▼

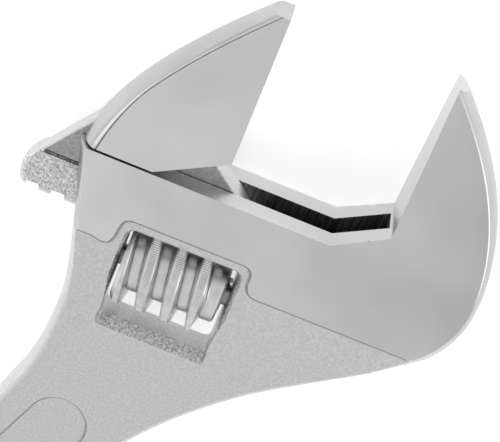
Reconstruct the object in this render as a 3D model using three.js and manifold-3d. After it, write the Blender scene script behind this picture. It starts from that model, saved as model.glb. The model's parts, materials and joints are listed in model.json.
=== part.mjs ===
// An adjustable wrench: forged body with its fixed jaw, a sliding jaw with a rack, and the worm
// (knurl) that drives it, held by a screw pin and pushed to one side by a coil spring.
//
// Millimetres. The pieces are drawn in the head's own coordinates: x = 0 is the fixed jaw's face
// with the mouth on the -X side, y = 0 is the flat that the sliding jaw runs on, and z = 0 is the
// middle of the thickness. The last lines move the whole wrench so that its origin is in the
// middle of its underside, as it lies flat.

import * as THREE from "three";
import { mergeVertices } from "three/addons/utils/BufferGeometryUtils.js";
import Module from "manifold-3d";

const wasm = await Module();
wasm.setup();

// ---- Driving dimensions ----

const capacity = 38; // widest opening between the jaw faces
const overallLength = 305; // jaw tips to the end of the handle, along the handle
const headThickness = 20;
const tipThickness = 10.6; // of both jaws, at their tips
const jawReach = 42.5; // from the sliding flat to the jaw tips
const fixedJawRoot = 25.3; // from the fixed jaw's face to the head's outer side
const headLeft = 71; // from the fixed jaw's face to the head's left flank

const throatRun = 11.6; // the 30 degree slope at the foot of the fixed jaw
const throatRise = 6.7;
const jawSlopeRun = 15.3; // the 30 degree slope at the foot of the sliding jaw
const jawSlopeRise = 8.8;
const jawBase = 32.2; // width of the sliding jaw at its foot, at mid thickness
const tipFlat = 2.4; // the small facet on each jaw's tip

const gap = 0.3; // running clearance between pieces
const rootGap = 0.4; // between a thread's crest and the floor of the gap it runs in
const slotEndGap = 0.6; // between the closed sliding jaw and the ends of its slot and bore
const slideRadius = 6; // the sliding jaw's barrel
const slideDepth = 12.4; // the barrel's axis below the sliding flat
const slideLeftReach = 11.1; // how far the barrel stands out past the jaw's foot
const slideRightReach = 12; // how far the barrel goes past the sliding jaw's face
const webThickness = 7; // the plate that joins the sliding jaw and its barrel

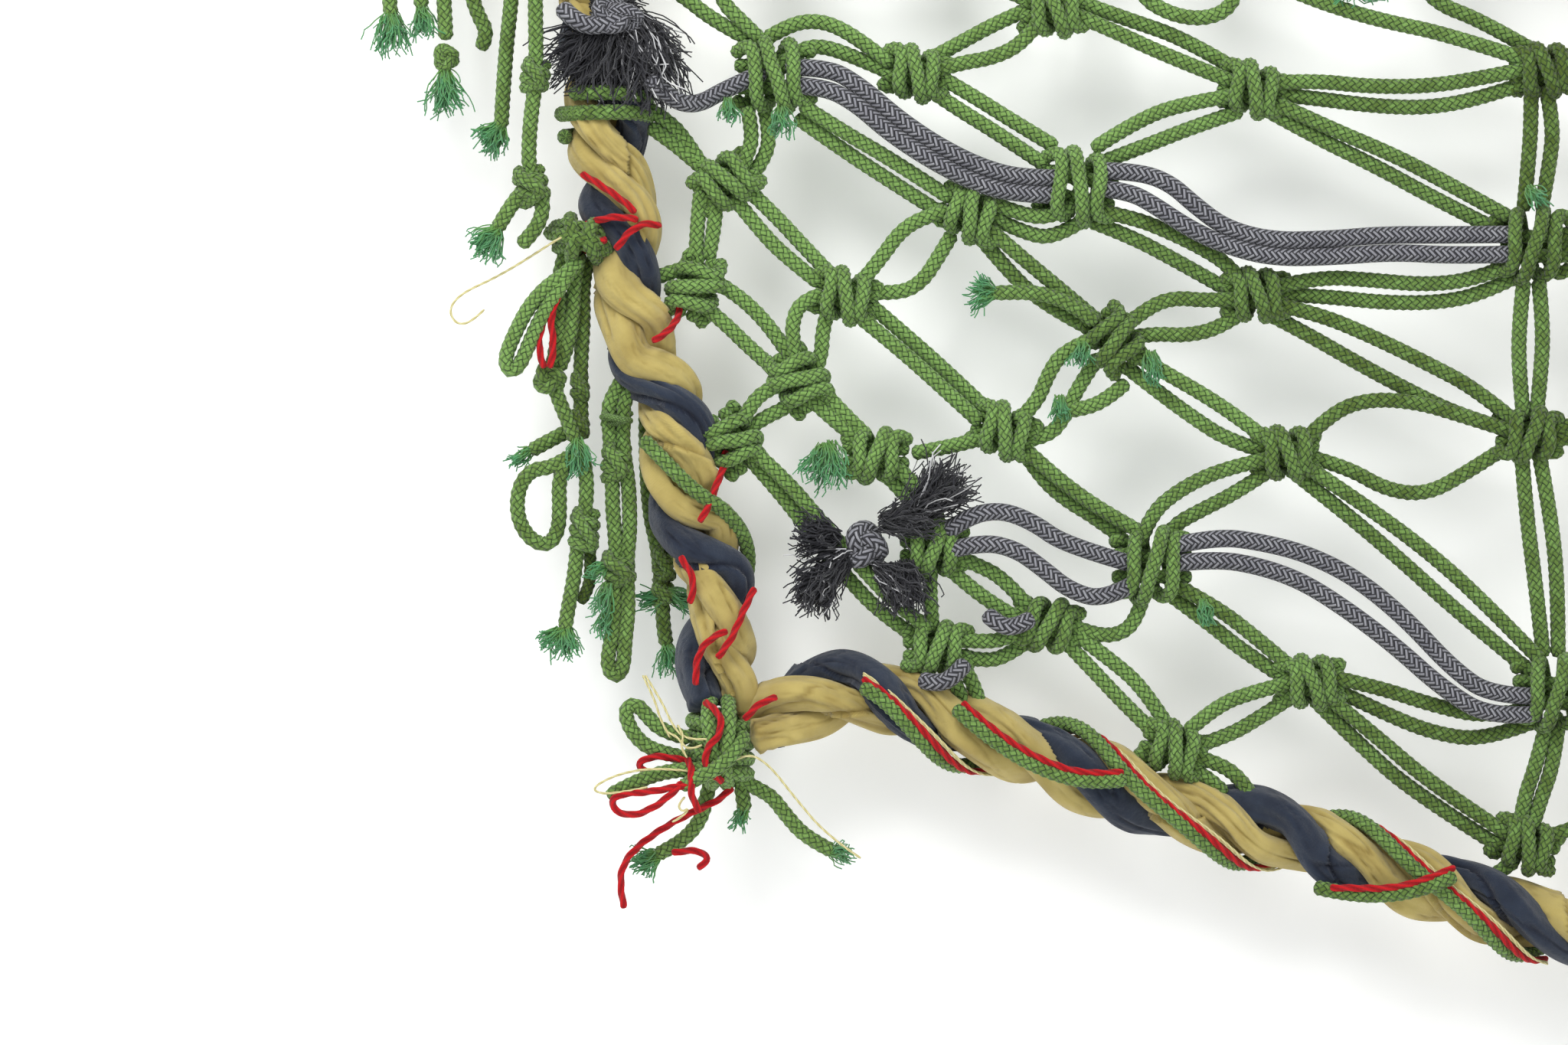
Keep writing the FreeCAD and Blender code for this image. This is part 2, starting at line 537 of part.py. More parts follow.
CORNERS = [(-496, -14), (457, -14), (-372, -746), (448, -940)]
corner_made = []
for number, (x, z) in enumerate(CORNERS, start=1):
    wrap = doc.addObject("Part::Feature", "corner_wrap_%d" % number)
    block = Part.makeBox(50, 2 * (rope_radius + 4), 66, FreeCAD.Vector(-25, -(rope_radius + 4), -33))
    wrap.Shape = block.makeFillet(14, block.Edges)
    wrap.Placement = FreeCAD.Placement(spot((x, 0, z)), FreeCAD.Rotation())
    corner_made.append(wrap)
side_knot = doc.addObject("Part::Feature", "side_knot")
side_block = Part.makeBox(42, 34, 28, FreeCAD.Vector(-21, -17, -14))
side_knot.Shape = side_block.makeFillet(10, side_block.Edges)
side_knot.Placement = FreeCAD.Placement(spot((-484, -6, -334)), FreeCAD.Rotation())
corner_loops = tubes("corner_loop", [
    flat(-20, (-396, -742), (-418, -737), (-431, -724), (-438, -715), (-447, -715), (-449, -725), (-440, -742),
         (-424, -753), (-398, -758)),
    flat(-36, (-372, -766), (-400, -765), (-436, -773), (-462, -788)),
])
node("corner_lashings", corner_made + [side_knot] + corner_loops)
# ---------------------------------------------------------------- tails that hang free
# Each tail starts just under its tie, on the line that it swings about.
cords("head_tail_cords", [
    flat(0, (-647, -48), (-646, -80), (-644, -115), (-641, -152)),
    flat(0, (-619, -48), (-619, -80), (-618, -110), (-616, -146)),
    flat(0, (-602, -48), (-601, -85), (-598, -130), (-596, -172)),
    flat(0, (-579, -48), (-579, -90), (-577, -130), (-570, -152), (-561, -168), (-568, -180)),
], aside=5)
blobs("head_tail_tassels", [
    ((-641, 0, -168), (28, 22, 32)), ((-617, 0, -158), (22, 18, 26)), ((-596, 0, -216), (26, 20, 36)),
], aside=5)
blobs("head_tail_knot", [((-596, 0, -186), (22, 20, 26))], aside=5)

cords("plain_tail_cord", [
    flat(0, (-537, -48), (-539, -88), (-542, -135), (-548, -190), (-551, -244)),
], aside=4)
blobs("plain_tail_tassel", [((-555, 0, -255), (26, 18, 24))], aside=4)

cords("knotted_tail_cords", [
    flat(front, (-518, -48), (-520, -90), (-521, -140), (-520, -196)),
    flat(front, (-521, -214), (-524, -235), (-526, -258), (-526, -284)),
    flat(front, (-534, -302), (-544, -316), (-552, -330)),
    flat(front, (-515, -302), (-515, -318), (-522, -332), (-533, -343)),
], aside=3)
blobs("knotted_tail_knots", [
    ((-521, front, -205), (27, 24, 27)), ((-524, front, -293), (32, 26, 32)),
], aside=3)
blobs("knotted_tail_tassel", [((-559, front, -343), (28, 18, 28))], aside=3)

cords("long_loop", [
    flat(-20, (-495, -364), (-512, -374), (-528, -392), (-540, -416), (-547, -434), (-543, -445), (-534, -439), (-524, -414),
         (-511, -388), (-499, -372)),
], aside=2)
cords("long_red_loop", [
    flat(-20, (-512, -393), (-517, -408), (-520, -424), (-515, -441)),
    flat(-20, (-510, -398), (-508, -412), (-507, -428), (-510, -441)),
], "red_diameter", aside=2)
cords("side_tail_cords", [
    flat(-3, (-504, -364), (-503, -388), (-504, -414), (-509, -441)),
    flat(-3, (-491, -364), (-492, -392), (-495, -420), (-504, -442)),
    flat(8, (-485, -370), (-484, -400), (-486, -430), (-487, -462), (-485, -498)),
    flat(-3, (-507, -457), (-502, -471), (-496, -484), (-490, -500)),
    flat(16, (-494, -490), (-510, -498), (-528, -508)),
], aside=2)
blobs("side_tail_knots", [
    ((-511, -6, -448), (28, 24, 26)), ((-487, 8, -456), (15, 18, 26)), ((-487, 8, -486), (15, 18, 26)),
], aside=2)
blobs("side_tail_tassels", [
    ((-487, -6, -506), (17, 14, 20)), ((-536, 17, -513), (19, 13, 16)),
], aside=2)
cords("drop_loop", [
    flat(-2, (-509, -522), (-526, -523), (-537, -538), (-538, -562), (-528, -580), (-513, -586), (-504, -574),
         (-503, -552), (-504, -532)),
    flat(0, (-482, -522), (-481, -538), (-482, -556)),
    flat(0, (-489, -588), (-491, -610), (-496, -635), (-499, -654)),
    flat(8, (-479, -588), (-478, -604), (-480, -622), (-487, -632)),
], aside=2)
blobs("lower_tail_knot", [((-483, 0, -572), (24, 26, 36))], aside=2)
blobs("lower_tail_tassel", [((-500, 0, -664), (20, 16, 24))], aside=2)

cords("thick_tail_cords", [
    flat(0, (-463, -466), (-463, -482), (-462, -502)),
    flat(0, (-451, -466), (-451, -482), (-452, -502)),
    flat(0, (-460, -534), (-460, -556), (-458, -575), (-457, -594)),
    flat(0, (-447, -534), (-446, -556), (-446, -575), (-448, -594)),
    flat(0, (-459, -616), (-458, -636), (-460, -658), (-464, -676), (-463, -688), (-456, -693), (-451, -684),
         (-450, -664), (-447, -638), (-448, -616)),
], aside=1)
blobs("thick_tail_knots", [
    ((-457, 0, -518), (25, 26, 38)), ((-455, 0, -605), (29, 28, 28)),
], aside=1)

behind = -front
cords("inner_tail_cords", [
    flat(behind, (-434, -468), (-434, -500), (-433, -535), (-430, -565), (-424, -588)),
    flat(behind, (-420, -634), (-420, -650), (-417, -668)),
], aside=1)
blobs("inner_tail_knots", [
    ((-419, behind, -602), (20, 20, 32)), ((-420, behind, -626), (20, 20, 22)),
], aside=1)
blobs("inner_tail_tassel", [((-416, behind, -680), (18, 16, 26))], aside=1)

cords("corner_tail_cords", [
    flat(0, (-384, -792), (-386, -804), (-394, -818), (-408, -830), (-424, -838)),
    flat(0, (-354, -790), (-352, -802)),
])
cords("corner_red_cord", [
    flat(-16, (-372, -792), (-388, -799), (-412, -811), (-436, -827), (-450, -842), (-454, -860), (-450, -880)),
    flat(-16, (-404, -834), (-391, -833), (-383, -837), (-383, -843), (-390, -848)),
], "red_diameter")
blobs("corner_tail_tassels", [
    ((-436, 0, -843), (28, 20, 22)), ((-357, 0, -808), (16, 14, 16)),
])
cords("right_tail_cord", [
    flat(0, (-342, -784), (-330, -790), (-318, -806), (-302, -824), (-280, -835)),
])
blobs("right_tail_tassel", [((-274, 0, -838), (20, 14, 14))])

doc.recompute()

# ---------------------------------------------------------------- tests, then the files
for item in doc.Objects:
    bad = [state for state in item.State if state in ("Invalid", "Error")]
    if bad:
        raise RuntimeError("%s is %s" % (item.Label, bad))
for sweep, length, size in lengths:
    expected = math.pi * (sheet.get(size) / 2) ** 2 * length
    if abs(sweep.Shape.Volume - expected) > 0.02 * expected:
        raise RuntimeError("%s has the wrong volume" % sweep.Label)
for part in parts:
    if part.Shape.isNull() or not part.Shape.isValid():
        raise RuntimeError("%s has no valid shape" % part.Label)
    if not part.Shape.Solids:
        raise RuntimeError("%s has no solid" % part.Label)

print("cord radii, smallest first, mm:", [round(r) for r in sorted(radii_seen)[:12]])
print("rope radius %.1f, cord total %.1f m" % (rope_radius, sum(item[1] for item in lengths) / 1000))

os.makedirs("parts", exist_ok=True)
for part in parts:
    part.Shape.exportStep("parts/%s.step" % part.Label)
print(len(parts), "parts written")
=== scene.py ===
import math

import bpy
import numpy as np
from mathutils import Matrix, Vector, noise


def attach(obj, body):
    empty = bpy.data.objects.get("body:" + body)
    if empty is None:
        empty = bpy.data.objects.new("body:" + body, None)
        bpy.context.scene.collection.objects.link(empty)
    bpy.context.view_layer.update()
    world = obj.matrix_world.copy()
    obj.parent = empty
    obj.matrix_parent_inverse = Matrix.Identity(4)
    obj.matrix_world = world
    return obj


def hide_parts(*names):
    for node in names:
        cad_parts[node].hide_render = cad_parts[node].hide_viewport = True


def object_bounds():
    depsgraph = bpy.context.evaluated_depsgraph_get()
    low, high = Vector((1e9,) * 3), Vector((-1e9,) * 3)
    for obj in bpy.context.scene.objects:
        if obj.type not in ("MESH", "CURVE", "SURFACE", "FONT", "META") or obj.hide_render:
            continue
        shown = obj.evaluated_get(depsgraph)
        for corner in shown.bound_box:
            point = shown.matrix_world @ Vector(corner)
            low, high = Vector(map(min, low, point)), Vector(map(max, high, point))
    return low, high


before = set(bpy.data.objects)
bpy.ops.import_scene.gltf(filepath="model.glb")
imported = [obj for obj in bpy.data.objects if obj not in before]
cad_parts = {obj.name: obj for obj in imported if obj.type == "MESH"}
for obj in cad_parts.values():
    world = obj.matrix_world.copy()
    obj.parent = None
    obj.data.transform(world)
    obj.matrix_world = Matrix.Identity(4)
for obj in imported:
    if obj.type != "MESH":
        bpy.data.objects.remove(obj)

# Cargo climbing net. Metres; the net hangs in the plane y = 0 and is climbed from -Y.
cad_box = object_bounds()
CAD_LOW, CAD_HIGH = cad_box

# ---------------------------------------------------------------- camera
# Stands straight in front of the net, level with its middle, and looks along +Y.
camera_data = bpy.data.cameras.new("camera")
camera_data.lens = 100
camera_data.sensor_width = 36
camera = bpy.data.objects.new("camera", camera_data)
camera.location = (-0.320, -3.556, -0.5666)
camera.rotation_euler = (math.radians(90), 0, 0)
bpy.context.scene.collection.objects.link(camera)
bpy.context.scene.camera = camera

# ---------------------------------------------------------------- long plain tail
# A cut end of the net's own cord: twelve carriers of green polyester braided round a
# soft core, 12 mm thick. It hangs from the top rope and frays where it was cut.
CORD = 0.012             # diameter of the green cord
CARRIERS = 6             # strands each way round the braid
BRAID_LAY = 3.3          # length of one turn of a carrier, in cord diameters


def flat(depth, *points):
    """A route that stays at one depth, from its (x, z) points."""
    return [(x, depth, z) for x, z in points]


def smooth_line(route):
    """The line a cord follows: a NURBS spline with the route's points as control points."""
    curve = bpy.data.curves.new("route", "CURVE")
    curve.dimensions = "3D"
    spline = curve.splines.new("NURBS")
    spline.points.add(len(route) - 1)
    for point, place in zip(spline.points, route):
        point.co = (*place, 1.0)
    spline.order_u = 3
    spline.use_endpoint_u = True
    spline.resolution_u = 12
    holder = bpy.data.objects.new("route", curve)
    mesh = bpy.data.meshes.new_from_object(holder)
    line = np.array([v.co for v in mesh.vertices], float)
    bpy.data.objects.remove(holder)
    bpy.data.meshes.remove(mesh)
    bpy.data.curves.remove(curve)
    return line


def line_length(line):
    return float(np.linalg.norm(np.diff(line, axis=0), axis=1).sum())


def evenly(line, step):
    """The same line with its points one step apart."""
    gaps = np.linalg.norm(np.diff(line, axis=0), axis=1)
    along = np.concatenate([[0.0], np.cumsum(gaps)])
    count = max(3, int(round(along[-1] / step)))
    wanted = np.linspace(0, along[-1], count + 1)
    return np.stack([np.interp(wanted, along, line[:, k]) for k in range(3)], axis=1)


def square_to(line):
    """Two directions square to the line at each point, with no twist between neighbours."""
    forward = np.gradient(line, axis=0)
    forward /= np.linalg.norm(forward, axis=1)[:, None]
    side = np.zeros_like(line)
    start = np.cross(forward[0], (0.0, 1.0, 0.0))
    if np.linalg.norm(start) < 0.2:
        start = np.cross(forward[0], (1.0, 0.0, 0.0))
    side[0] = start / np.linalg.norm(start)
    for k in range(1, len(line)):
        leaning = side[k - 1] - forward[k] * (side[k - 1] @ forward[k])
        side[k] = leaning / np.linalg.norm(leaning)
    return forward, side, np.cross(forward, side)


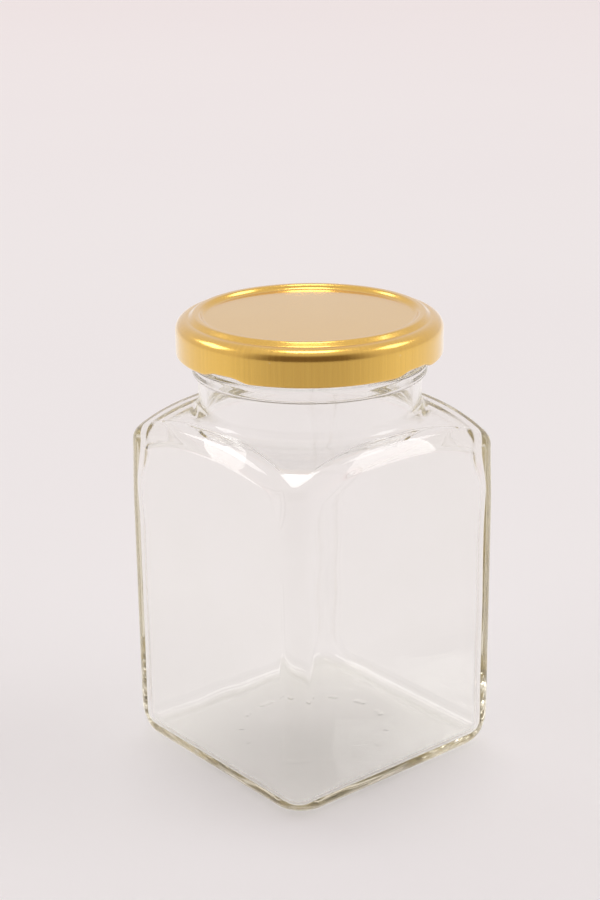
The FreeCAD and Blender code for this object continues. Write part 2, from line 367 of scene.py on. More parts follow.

▲

Everything from the line that contains "then the files" to the line that contains "cad_parts[node].hide_render = cad_parts[node].hide_viewport" must be transcribed exactly, both end lines included.

# ---------------------------------------------------------------- tests, then the files
for item in doc.Objects:
    bad = [state for state in item.State if state in ("Invalid", "Error")]
    if bad:
        raise RuntimeError("%s is %s" % (item.Label, bad))
for sweep, length, size in lengths:
    expected = math.pi * (sheet.get(size) / 2) ** 2 * length
    if abs(sweep.Shape.Volume - expected) > 0.02 * expected:
        raise RuntimeError("%s has the wrong volume" % sweep.Label)
for part in parts:
    if part.Shape.isNull() or not part.Shape.isValid():
        raise RuntimeError("%s has no valid shape" % part.Label)
    if not part.Shape.Solids:
        raise RuntimeError("%s has no solid" % part.Label)

print("cord radii, smallest first, mm:", [round(r) for r in sorted(radii_seen)[:12]])
print("rope radius %.1f, cord total %.1f m" % (rope_radius, sum(item[1] for item in lengths) / 1000))

os.makedirs("parts", exist_ok=True)
for part in parts:
    part.Shape.exportStep("parts/%s.step" % part.Label)
print(len(parts), "parts written")
=== scene.py ===
import math

import bpy
import numpy as np
from mathutils import Matrix, Vector, noise


def attach(obj, body):
    empty = bpy.data.objects.get("body:" + body)
    if empty is None:
        empty = bpy.data.objects.new("body:" + body, None)
        bpy.context.scene.collection.objects.link(empty)
    bpy.context.view_layer.update()
    world = obj.matrix_world.copy()
    obj.parent = empty
    obj.matrix_parent_inverse = Matrix.Identity(4)
    obj.matrix_world = world
    return obj


def hide_parts(*names):
    for node in names:
        cad_parts[node].hide_render = cad_parts[node].hide_viewport = True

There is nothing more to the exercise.